Author As Personality
When Puffin signs on a new author, Adele likes to find out as much as she can about the person. “The first thing I do is I meet the author and just grill them on how a book came to be. I can find gems, media hooks, that the author may not have thought was interesting. I like to know everything that an author is planning to do [with his or her work].” The “author as personality” has become crucial to sales of a book.
Some books, however, are so well-written that the author’s personality becomes less important to the book’s success than the writing itself.
Meg Rosoff’s How I Live Now is a case in point. “Meg had an interesting life, but there wasn’t anything particularly extraordinary to build a media story around,” says Adele. “But the book was such a magnificent piece of literature that it did a lot of the work for itself because everyone whose hands we got it into absolutely loved it and went on to recommend it to a friend or colleague.
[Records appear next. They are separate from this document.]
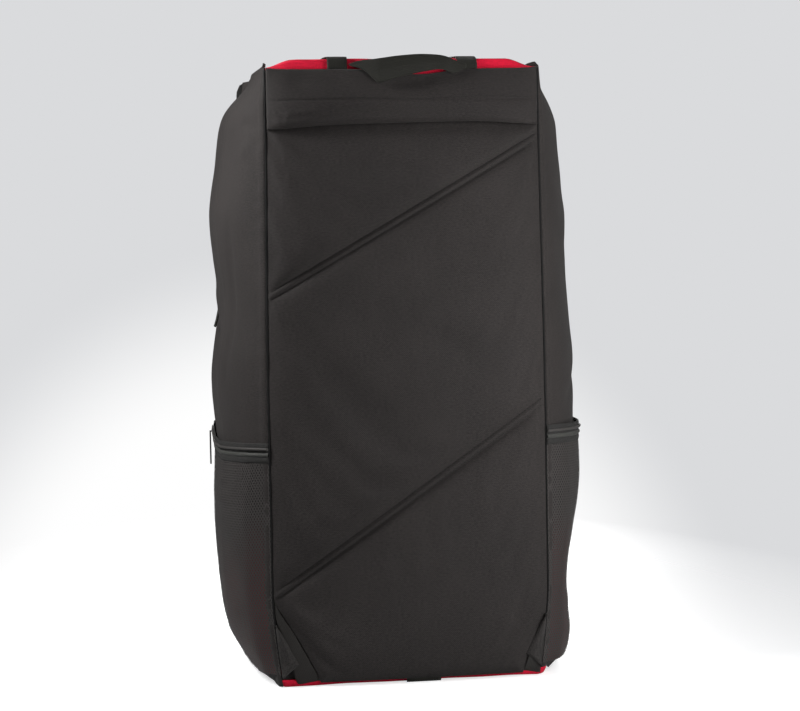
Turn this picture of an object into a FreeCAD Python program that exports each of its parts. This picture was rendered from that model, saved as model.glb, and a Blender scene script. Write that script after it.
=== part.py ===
"""Large travel bag that stands on end: padded back panel with stowed shoulder straps,
zipped front lid, zipped mesh side pockets, webbing handles. Millimetres.

+Z is up, +X is to the right of someone facing the back panel, and the back panel faces -Y.
The origin is on the floor, under the middle of the bag.
"""
import FreeCAD, Part
import os
from FreeCAD import Vector

# ---- driving sizes -------------------------------------------------------------------------
body_height = 776.0          # floor to the seam of the top panel
body_depth = 342.0           # face of the back panel to face of the front lid
back_width = 344.0           # back panel, seam to seam
front_width = 356.0          # front lid with its zip, seam to seam
side_width = 460.0           # widest part of the bag, across the two side panels
shoulder_width = 430.0       # across the side panels where the top slopes begin
top_width = 364.0            # across the side panels at the top seam
foot_width = 412.0           # across the side panels at the bottom seam
heel_width = 332.0           # back and front faces at the bottom seam
wall = 4.0                   # one layer of lined and padded cloth
fit = 0.3                    # clearance between neighbouring pieces

# heights and widths at which the side panels change slope
rim_height = 10.0            # red bottom panel turned up all round
foot_height = 50.0
calf_height = 130.0
waist_height = 250.0
belly_height = 420.0         # where the sides are widest
chest_drop = 176.0           # from the top seam down to the chest
shoulder_drop = 65.0         # from the top seam down the top slopes
ankle_width = 432.0          # side to side at foot_height
calf_width = 440.0           # side to side at calf_height
waist_width = 446.0
chest_width = 458.0
side_flat_start = 95.0       # back face to where the side panels run flat
side_flat_end = 257.0        # back face to where they turn in towards the lid
turn_rise = 0.61             # middle of each soft turn: this share of its width out from the seam
turn_run = 0.39              # and this share of its depth in from the seam

# top and bottom
top_rim = 6.0                # edge of the top panel above its seam
top_crown = 6.0              # rise of its middle above that edge
crown_inset = 50.0
bottom_skin = 3.0
board_thickness = 3.0
board_margin = 12.0

# back panel and the pocket for the shoulder straps behind it
skin = 3.0                   # quilted outer cloth
foam = 11.0
foam_margin = 8.0
strap_pocket_gap = 16.0      # foam to the inner back wall
band_height = 72.0           # stitched band across the top of the back
band_thickness = 4.0
mouth_gap = 6.0              # pocket mouth between band and panel
corner_cut_width = 50.0      # lower corners of the panel, cut on a slant
corner_cut_height = 97.0
piping_width = 5.0

# shoulder straps, buckles and lower webbing
strap_spacing = 160.0
strap_width = 62.0
strap_thickness = 10.0
strap_length = 535.0
webbing_width = 25.0
webbing_thickness = 1.6
buckle_width = 34.0
buckle_height = 30.0
buckle_thickness = 5.0
buckle_bar = 4.0
gusset_thickness = 2.5
wing_width = 24.0
wing_height = 61.0
bottom_webbing_width = 44.0

# handles
handle_span = 142.0
handle_width = 28.0
handle_thickness = 3.0
handle_stand_off = 12.0      # finger gap between the grab handle and the band
handle_end_run = 22.0        # sideways length of each slanting end
handle_tip_share = 0.6       # width of the band at its tip, as a share of its thickness
top_webbing_spacing = 164.0
carry_thickness = 3.0
carry_height = 170.0
carry_reach = 62.0
carry_middle = 375.0         # height of the middle of each carry handle
carry_plane = 214.5          # distance of the carry handles from the middle of the bag
carry_tab = 8.0              # sewn tab between side panel and handle

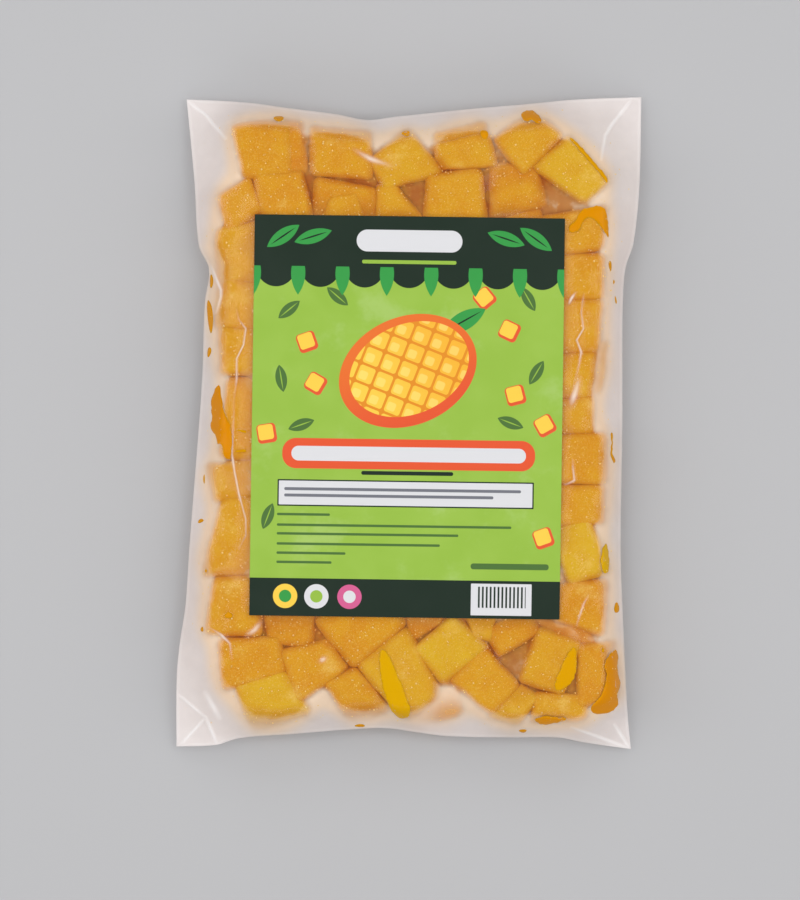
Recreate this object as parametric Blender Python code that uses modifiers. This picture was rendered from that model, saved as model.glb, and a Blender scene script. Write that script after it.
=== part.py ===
"""Flat sealed pouch of frozen mango chunks with a stuck-on label, lying on its back, label up.

Metres, +Z up. The head of the pouch points to +Y. The origin is on the surface that it lies on,
under the middle of its outline. The pouch is one closed solid, out to the outside of its film:
film sealed to film round the rim, and a filled middle that stands up between soft shoulders.
"""

import math

import bmesh
import bpy

MM = 0.001

# Pouch, across the film from corner to corner
POUCH_WIDTH = 204 * MM
POUCH_LENGTH = 286 * MM

# How far each edge is drawn in by the fill: (place along the edge, inset), both in mm.
# Sides run from foot (-Y) to head (+Y), ends from left (-X) to right (+X).
LEFT_INSET = ((-143, 0.0), (-112, 0.3), (-98, 1.5), (-80, 4.2), (-54, 5.9), (-3, 9.9),
              (23, 11.6), (53, 12.6), (68, 14.4), (78, 10.0), (106, 8.1), (143, 4.5))
RIGHT_INSET = ((-143, 4.6), (-129, 6.0), (-96, 7.7), (-57, 9.2), (0, 8.5), (45, 8.5),
               (61, 7.9), (69, 6.8), (79, 3.6), (103, 1.1), (143, 0.0))
HEAD_INSET = ((-102, 1.0), (-73, 2.7), (-55, 5.2), (-34, 7.8), (-21, 10.2), (-8, 8.8),
              (17, 6.2), (45, 3.7), (73, 1.3), (102, 0.0))
FOOT_INSET = ((-102, 1.1), (-84, 2.0), (-74, 4.9), (-49, 6.9), (-24, 8.8), (-8, 9.4),
              (8, 7.2), (20, 5.9), (48, 5.3), (70, 5.2), (80, 3.2), (102, 0.0))

# Seals: film on film, carried at half the fill's height along the edges and drooping at the corners
SEAL_THICKNESS = 0.8 * MM
SEAL_HEIGHT = 9 * MM
CORNER_HEIGHT = 2.4 * MM
CORNER_DROOP_POWER = 6
SIDE_SEAL = 2.5 * MM
END_SEAL = 3.5 * MM
RIM_WAVE = 0.7 * MM
RIM_WAVES = 5

# Filled middle
FILL_HEIGHT = 28.5 * MM
CROWN = 2 * MM
FRONT_SHOULDER = 11 * MM
BACK_SHOULDER = 9 * MM
SHOULDER_POWER = 0.7  # 0.5 is a quarter ellipse; higher leaves the seals less steeply
# Rounding of the filled middle at each corner, by the signs of (x, y)
CORNER_ROUNDING = {(-1, 1): 20 * MM, (1, 1): 30 * MM, (-1, -1): 36 * MM, (1, -1): 24 * MM}

# Chunks show through the film as low lumps, one to each chunk, flatter under the label
CHUNK_PITCH = 27 * MM
LUMP_HEIGHT = 1.1 * MM
LUMP_UNDER_LABEL = 0.35
ROW_WANDER = 6 * MM
ROW_WANDER_LENGTH = 81 * MM  # along a row, from one bend to its match
COLUMN_WANDER_LENGTH = 70 * MM
LABEL_BORDER = 8 * MM

# Label
LABEL_WIDTH = 135 * MM
LABEL_LENGTH = 174.5 * MM
LABEL_CENTRE = (-0.8 * MM, 2.6 * MM)
LABEL_TURN = math.radians(-0.8)
LABEL_THICKNESS = 0.35 * MM
LABEL_GAP = 0.4 * MM

# Fineness of the faceted solids
POUCH_COLUMNS, POUCH_ROWS = 40, 52
LABEL_COLUMNS, LABEL_ROWS = 16, 22
EDGE_CROWDING = 0.7  # share of the grid's columns and rows that is drawn towards the edges
OUTLINE_STEPS = 8  # rounds of substitution that find a place in the outline


def curve_through(points, place):
    """Height of a smooth curve through (place, height) pairs, at a place along it."""
    if place <= points[0][0]:
        return points[0][1]
    for i in range(len(points) - 1):
        start, end = points[i], points[i + 1]
        if place <= end[0]:
            break
    else:
        return points[-1][1]
    before, after = points[max(i - 1, 0)], points[min(i + 2, len(points) - 1)]
    span = end[0] - start[0]
    t = (place - start[0]) / span
    slope_start = (end[1] - before[1]) / (end[0] - before[0]) * span
    slope_end = (after[1] - start[1]) / (after[0] - start[0]) * span
    return (
        (2 * t**3 - 3 * t**2 + 1) * start[1]
        + (t**3 - 2 * t**2 + t) * slope_start
        + (3 * t**2 - 2 * t**3) * end[1]
        + (t**3 - t**2) * slope_end
    )


def smooth_step(value):
    value = min(max(value, 0), 1)
    return value * value * (3 - 2 * value)


def edges_at(u, v):
    """(left, right, foot, head) edges of the outline in metres, level with a place in the pouch."""
    across, along = u * POUCH_WIDTH / 2 / MM, v * POUCH_LENGTH / 2 / MM
    return (
        -POUCH_WIDTH / 2 + curve_through(LEFT_INSET, along) * MM,
        POUCH_WIDTH / 2 - curve_through(RIGHT_INSET, along) * MM,
        -POUCH_LENGTH / 2 + curve_through(FOOT_INSET, across) * MM,
        POUCH_LENGTH / 2 - curve_through(HEAD_INSET, across) * MM,
    )


def outline_point(u, v):
    """Where (u, v) lies, when both run from -1 to 1 over the pouch, from edge to edge."""
    left, right, foot, head = edges_at(u, v)
    return left + (right - left) * (u + 1) / 2, foot + (head - foot) * (v + 1) / 2


def place_in_outline(x, y):
    """The (u, v) of a point, found by repeated substitution, as the edges are nearly straight."""
    u, v = 2 * x / POUCH_WIDTH, 2 * y / POUCH_LENGTH
    for _ in range(OUTLINE_STEPS):
        left, right, foot, head = edges_at(u, v)
        u, v = 2 * (x - left) / (right - left) - 1, 2 * (y - foot) / (head - foot) - 1
    return u, v


def fill_share(u, v, shoulder):
    """0 on the seals, rising over a round shoulder to 1 over the filled middle."""
    rounding = CORNER_ROUNDING[1 if u > 0 else -1, 1 if v > 0 else -1]
    past_x = abs(u) * POUCH_WIDTH / 2 - (POUCH_WIDTH / 2 - SIDE_SEAL - rounding)
    past_y = abs(v) * POUCH_LENGTH / 2 - (POUCH_LENGTH / 2 - END_SEAL - rounding)
    outside = math.hypot(max(past_x, 0), max(past_y, 0)) + min(max(past_x, past_y), 0) - rounding
    inward = min(max(-outside / shoulder, 0), 1)
    return (1 - (1 - inward) ** 2) ** SHOULDER_POWER


def seal_height(u, v):
    """Height of the seals' mid-plane, with a slight wave along the rim."""
    droop = abs(u * v) ** CORNER_DROOP_POWER
    wave = RIM_WAVE * math.sin(RIM_WAVES * math.pi * (u + v)) * (1 - droop)
    return SEAL_HEIGHT + (CORNER_HEIGHT - SEAL_HEIGHT) * droop + wave


def label_share(x, y):
    """1 under the label, fading to 0 past its border."""
    across = abs(x - LABEL_CENTRE[0]) - LABEL_WIDTH / 2
    along = abs(y - LABEL_CENTRE[1]) - LABEL_LENGTH / 2
    return smooth_step(1 - max(across, along) / LABEL_BORDER)


def lump(x, y):
    """Low lumps over rows of chunks that wander a little."""
    turn = 2 * math.pi / CHUNK_PITCH
    shifted_x = x + ROW_WANDER * math.sin(2 * math.pi * y / COLUMN_WANDER_LENGTH)
    shifted_y = y + ROW_WANDER * math.sin(2 * math.pi * x / ROW_WANDER_LENGTH)
    height = LUMP_HEIGHT * (math.cos(turn * shifted_x) + math.cos(turn * shifted_y)) / 2
    return height * (1 + (LUMP_UNDER_LABEL - 1) * label_share(x, y))


def front_height(u, v):
    """Height of the front film."""
    x, y = outline_point(u, v)
    full = FILL_HEIGHT + CROWN * (1 - u * u) * (1 - v * v) + lump(x, y)
    seal = seal_height(u, v) + SEAL_THICKNESS / 2
    return seal + (full - seal) * fill_share(u, v, FRONT_SHOULDER)


def back_height(u, v):
    """Height of the back film, which lies flat under the filled middle."""
    return (seal_height(u, v) - SEAL_THICKNESS / 2) * (1 - fill_share(u, v, BACK_SHOULDER))


def crowded(t):
    """Draws grid lines towards the edges, where the shoulders bend."""
    return (1 - EDGE_CROWDING) * t + EDGE_CROWDING * math.sin(math.pi * t / 2)


def material(name, colour, roughness):
    """A plain Principled material."""
    made = bpy.data.materials.new(name)
    made.use_nodes = True
    shader = made.node_tree.nodes["Principled BSDF"]
    shader.inputs["Base Color"].default_value = (*colour, 1)
    shader.inputs["Roughness"].default_value = roughness
    shader.inputs["Metallic"].default_value = 0
    made.diffuse_color = (*colour, 1)
    return made


def add_object(name, mesh_maker, finish, collection):
    """Turns a bmesh into a smooth-shaded object of one material."""
    mesh = bpy.data.meshes.new(name)
    mesh_maker.to_mesh(mesh)
    mesh_maker.free()
    mesh.materials.append(finish)
    mesh.shade_smooth()
    made = bpy.data.objects.new(name, mesh)
    collection.objects.link(made)
    return made


def make_pouch(collection):
    """A slab of two grids, whose upper side becomes the front film and lower side the back film."""
    bm = bmesh.new()
    bmesh.ops.create_grid(bm, x_segments=POUCH_COLUMNS, y_segments=POUCH_ROWS, size=1)
    lower = set(bm.verts)
    bmesh.ops.extrude_face_region(bm, geom=bm.faces[:])
    for vert in bm.verts:
        u, v = crowded(vert.co.x), crowded(vert.co.y)
        height = back_height(u, v) if vert in lower else front_height(u, v)
        vert.co = (*outline_point(u, v), height)
    bmesh.ops.recalc_face_normals(bm, faces=bm.faces[:])
    finish = material("pouch_film_over_mango", (0.75, 0.38, 0.08), 0.3)
    return add_object("pouch", bm, finish, collection)


def make_label(collection):
    """A thin sheet that follows the front film a gap above it."""
    bm = bmesh.new()
    bmesh.ops.create_grid(bm, x_segments=LABEL_COLUMNS, y_segments=LABEL_ROWS, size=0.5)
    cos_turn, sin_turn = math.cos(LABEL_TURN), math.sin(LABEL_TURN)
    for vert in bm.verts:
        across, along = vert.co.x * LABEL_WIDTH, vert.co.y * LABEL_LENGTH
        x = LABEL_CENTRE[0] + across * cos_turn - along * sin_turn
        y = LABEL_CENTRE[1] + across * sin_turn + along * cos_turn
        vert.co = (x, y, front_height(*place_in_outline(x, y)) + LABEL_GAP)
    finish = material("label_print", (0.33, 0.56, 0.1), 0.3)
    made = add_object("label", bm, finish, collection)
    thickness = made.modifiers.new("thickness", "SOLIDIFY")
    thickness.thickness = LABEL_THICKNESS
    thickness.offset = 1
    return made


def main():
    for old in list(bpy.data.objects):
        bpy.data.objects.remove(old, do_unlink=True)
    collection = bpy.data.collections.new("mango_pouch")
    bpy.context.scene.collection.children.link(collection)
    make_pouch(collection)
    make_label(collection)


main()
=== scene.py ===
"""The looks of a sealed pouch of frozen mango chunks that lies on its back, label up.

Milky film is drawn over cut chunks, with juice smeared on it and beads of frost under it, and a
printed label is stuck on its front. Metres, +Z up, head of the pouch towards +Y.
"""

import math
import random

import bmesh
import bpy
import numpy as np
from mathutils import Euler, Matrix, Vector
from mathutils.bvhtree import BVHTree


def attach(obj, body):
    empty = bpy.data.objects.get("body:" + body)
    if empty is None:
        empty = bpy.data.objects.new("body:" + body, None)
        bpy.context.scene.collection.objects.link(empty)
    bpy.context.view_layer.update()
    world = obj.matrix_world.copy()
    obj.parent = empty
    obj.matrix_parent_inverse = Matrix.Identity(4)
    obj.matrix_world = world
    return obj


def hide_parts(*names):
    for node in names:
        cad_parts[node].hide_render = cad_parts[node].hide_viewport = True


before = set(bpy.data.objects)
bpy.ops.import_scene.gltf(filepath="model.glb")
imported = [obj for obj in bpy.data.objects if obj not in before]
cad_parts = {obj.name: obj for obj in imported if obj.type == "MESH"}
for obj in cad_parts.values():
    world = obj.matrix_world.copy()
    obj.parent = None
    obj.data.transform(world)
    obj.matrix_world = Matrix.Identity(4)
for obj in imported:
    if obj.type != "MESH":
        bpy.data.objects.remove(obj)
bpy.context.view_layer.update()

MM = 0.001


# --- Sizes -------------------------------------------------------------------------------------

POUCH_WIDTH = 204 * MM
POUCH_LENGTH = 286 * MM

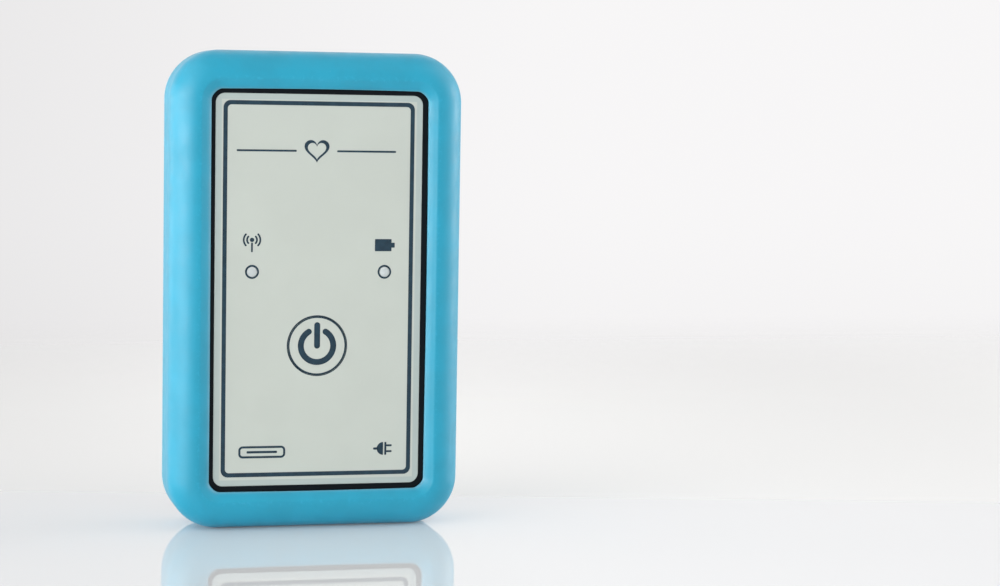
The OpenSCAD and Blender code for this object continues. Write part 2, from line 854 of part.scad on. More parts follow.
module radio_module() {
    can_l = radio_l - radio_antenna - radio_border;
    top_z = board_front_z + radio_t;
    color([0.75, 0.76, 0.78]) stand() {
        block([0, radio_y], radio_w, radio_l, board_front_z, top_z);
        block(
            [0, radio_y - radio_l / 2 + radio_border + can_l / 2], radio_w - 2 * radio_border, can_l,
            top_z, top_z + radio_can_h
        );
    }
}

// Flat part on the rear of the board
module chip(at, w, l, h) {
    stand() block(at, w, l, board_rear_z - h, board_rear_z);
}

module front_end_chip() {
    color([0.12, 0.12, 0.13]) chip([lead_x, chip_row_y], front_end_w, front_end_w, chip_h);
}

module controller_chip() {
    color([0.12, 0.12, 0.13]) chip([controller_x, chip_row_y], controller_w, controller_w, chip_h);
}

module memory_chip() {
    memory_x = controller_x + controller_w / 2 + chip_gap + memory_w / 2;
    color([0.12, 0.12, 0.13]) chip([memory_x, chip_row_y], memory_w, memory_l, memory_h);
}

module charger_coil() {
    coil_y = mouth_y + charge_depth + chip_gap + coil_w / 2;
    color([0.30, 0.30, 0.32]) chip([charge_x - chip_gap, coil_y], coil_w, coil_w, coil_h);
}

module board_crystal() {
    crystal_y = chip_row_y - controller_w / 2 - chip_gap - crystal_l / 2;
    color([0.78, 0.78, 0.80]) chip([controller_x, crystal_y], crystal_w, crystal_l, crystal_h);
}

// Two rows of capacitors above the chips
module chip_capacitors() {
    row_y = chip_row_y + controller_w / 2 + chip_gap / 2 + capacitor_l / 2;
    color([0.62, 0.50, 0.36])
        for (x = [lead_x, controller_x], i = [-2 : 2])
            chip([x + i * capacitor_pitch, row_y], capacitor_w, capacitor_l, capacitor_h);
}

// ---- Screws --------------------------------------------------------------

// Self-tapping screw, head down, with a crossed recess
module screw(r, length, head_r, head_h) {
    slot_w = head_r / 4;
    difference() {
        union() {
            cylinder(h = length - 2 * r, r = r);
            translate([0, 0, length - 2 * r]) cylinder(h = 2 * r, r1 = r, r2 = r / 4);
            translate([0, 0, -head_h + head_r / 5]) cylinder(h = head_h - head_r / 5, r = head_r);
            translate([0, 0, -head_h]) cylinder(h = head_r / 5, r1 = head_r * 0.8, r2 = head_r);
        }
        for (turn = [0, 90])
            rotate([0, 0, turn]) translate([-head_r * 0.6, -slot_w / 2, -head_h - over])
                cube([head_r * 1.2, slot_w, head_h / 2 + over]);
    }
}

module case_screws() {
    color([0.60, 0.61, 0.63]) stand() for (at = case_screw_at)
        translate([at[0], at[1], screw_seat_z])
            screw(screw_r, screw_tip_z - screw_seat_z, screw_head_r, screw_head_h);
}

module board_screws() {
    reach = board_screw_tip_z - board_rear_z;
    color([0.60, 0.61, 0.63]) stand() for (at = board_screw_at)
        translate([at[0], at[1], board_rear_z])
            screw(board_screw_r, reach, board_screw_head_r, board_screw_head_h);
}

// ---- Nodes ---------------------------------------------------------------

sleeve();
front_cover();
rear_cover();
front_overlay();
power_key_face();
key_actuator();
switch_button();
tact_switch();
light_pipe_left();
light_pipe_right();
led_left();
led_right();
main_board();
lead_socket_shell();
lead_socket_core();
lead_socket_contacts();
charge_socket_shell();
charge_socket_core();
charge_socket_contacts();
battery_cell();
battery_pad();
battery_leads();
battery_plug();
battery_header();
radio_module();
front_end_chip();
controller_chip();
memory_chip();
charger_coil();
board_crystal();
chip_capacitors();
board_screws();
case_screws();
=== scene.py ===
"""Looks of a hand-held heart monitor in a soft moulded sleeve.

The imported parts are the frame: cases, film, key, sockets, board and battery keep their own meshes and
get their finishes here. The sleeve's plain solid is replaced by a dense moulded skin, the film gets its
printed marks as thin coats of ink, and a small studio with a glossy sheet stands round it all.

Lengths in the classes are millimetres, unless a name says otherwise. MM turns them into metres.
"""

import logging
import math
from dataclasses import dataclass, field
from enum import Enum
from functools import cache
from typing import Optional, Sequence, Union

import bmesh
import bpy
import numpy as np
from mathutils import Matrix, Vector


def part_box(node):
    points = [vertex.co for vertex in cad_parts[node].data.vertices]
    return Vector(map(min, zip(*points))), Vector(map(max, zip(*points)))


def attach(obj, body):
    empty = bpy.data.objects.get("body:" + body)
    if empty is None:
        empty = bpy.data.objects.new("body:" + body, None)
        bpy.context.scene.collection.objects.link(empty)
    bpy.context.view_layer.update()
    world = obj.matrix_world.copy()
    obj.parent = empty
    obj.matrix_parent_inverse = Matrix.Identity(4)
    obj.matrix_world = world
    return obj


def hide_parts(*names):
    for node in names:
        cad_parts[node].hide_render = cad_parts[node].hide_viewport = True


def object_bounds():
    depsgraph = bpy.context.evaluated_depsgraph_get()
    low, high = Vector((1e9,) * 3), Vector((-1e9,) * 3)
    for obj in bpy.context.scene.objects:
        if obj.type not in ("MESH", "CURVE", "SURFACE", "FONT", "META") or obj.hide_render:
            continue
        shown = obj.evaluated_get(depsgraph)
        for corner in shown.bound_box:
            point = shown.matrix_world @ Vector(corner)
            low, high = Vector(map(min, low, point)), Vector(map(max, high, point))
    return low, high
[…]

We did, however, put a lot of work into getting the book into the right hands in the first place.”
Mark Haddon, who won the 2003 Whitbread Book of the Year for The Curious Incident of the Dog in the Night-time, got hold of How I Live Now and gave the quote that appears on the book cover: “A magical and utterly faultless voice.” The book caught the attention of adult reviewers and began to appear on the adult review pages of the media, eventually winning the Guardian Children’s Fiction Prize.
“Not many children’s books get reviewed on the adult pages, and this made a huge difference to the profile of the book,” notes Adele.
Interestingly, How I Live Now was not allocated the marketing budget other titles might enjoy.
Which just goes to show, says Kirsten: “At the end of the day, no matter how much hype you make, a book has got to stand up on its own.”
This is based on a talk by Kirsten Grant and Adele Minchin for the SCBWI Professional Series on 30 June 2005, London.